**Do this**: Every entry that follows needs to be repeated exactly.

**Given data**:
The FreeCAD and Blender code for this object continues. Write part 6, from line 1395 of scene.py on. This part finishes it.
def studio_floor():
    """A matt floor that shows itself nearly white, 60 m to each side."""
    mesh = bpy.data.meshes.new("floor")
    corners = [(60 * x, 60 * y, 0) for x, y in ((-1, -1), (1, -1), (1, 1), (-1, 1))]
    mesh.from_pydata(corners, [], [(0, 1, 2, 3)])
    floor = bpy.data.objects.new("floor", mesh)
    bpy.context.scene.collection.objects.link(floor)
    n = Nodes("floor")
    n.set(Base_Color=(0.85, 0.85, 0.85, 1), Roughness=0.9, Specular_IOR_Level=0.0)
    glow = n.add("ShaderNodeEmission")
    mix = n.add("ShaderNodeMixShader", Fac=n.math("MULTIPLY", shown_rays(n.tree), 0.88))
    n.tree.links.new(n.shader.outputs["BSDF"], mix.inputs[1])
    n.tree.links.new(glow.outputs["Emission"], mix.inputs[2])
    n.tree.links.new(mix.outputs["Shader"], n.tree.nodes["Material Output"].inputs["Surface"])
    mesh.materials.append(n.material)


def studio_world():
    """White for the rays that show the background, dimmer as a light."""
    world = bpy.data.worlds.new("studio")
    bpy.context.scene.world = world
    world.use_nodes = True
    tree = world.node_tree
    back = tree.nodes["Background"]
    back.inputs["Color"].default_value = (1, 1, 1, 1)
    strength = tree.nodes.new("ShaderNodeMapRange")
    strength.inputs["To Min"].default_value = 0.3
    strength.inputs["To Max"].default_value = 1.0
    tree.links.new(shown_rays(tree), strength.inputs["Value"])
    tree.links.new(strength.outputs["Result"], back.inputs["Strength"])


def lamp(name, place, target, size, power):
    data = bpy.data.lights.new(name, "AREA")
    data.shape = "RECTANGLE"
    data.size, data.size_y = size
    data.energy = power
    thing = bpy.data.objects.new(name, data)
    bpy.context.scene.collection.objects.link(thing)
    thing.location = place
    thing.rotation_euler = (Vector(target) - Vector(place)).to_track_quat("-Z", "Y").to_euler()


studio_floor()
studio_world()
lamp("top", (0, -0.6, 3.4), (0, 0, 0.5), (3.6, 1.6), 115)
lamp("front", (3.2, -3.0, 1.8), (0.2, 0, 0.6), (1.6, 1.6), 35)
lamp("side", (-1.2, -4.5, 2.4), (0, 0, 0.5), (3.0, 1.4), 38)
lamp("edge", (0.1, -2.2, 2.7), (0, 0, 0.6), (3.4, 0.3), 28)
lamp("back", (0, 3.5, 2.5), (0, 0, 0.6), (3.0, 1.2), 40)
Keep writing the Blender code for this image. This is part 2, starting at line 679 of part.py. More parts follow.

**Exercise solution**:
The FreeCAD and Blender code for this object continues. Write part 6, from line 1395 of scene.py on. This part finishes it.
def studio_floor():
    """A matt floor that shows itself nearly white, 60 m to each side."""
    mesh = bpy.data.meshes.new("floor")
    corners = [(60 * x, 60 * y, 0) for x, y in ((-1, -1), (1, -1), (1, 1), (-1, 1))]
    mesh.from_pydata(corners, [], [(0, 1, 2, 3)])
    floor = bpy.data.objects.new("floor", mesh)
    bpy.context.scene.collection.objects.link(floor)
    n = Nodes("floor")
    n.set(Base_Color=(0.85, 0.85, 0.85, 1), Roughness=0.9, Specular_IOR_Level=0.0)
    glow = n.add("ShaderNodeEmission")
    mix = n.add("ShaderNodeMixShader", Fac=n.math("MULTIPLY", shown_rays(n.tree), 0.88))
    n.tree.links.new(n.shader.outputs["BSDF"], mix.inputs[1])
    n.tree.links.new(glow.outputs["Emission"], mix.inputs[2])
    n.tree.links.new(mix.outputs["Shader"], n.tree.nodes["Material Output"].inputs["Surface"])
    mesh.materials.append(n.material)


def studio_world():
    """White for the rays that show the background, dimmer as a light."""
    world = bpy.data.worlds.new("studio")
    bpy.context.scene.world = world
    world.use_nodes = True
    tree = world.node_tree
    back = tree.nodes["Background"]
    back.inputs["Color"].default_value = (1, 1, 1, 1)
    strength = tree.nodes.new("ShaderNodeMapRange")
    strength.inputs["To Min"].default_value = 0.3
    strength.inputs["To Max"].default_value = 1.0
    tree.links.new(shown_rays(tree), strength.inputs["Value"])
    tree.links.new(strength.outputs["Result"], back.inputs["Strength"])


def lamp(name, place, target, size, power):
    data = bpy.data.lights.new(name, "AREA")
    data.shape = "RECTANGLE"
    data.size, data.size_y = size
    data.energy = power
    thing = bpy.data.objects.new(name, data)
    bpy.context.scene.collection.objects.link(thing)
    thing.location = place
    thing.rotation_euler = (Vector(target) - Vector(place)).to_track_quat("-Z", "Y").to_euler()


studio_floor()
studio_world()
lamp("top", (0, -0.6, 3.4), (0, 0, 0.5), (3.6, 1.6), 115)
lamp("front", (3.2, -3.0, 1.8), (0.2, 0, 0.6), (1.6, 1.6), 35)
lamp("side", (-1.2, -4.5, 2.4), (0, 0, 0.5), (3.0, 1.4), 38)
lamp("edge", (0.1, -2.2, 2.7), (0, 0, 0.6), (3.4, 0.3), 28)
lamp("back", (0, 3.5, 2.5), (0, 0, 0.6), (3.0, 1.2), 40)
Keep writing the Blender code for this image. This is part 2, starting at line 679 of part.py. More parts follow.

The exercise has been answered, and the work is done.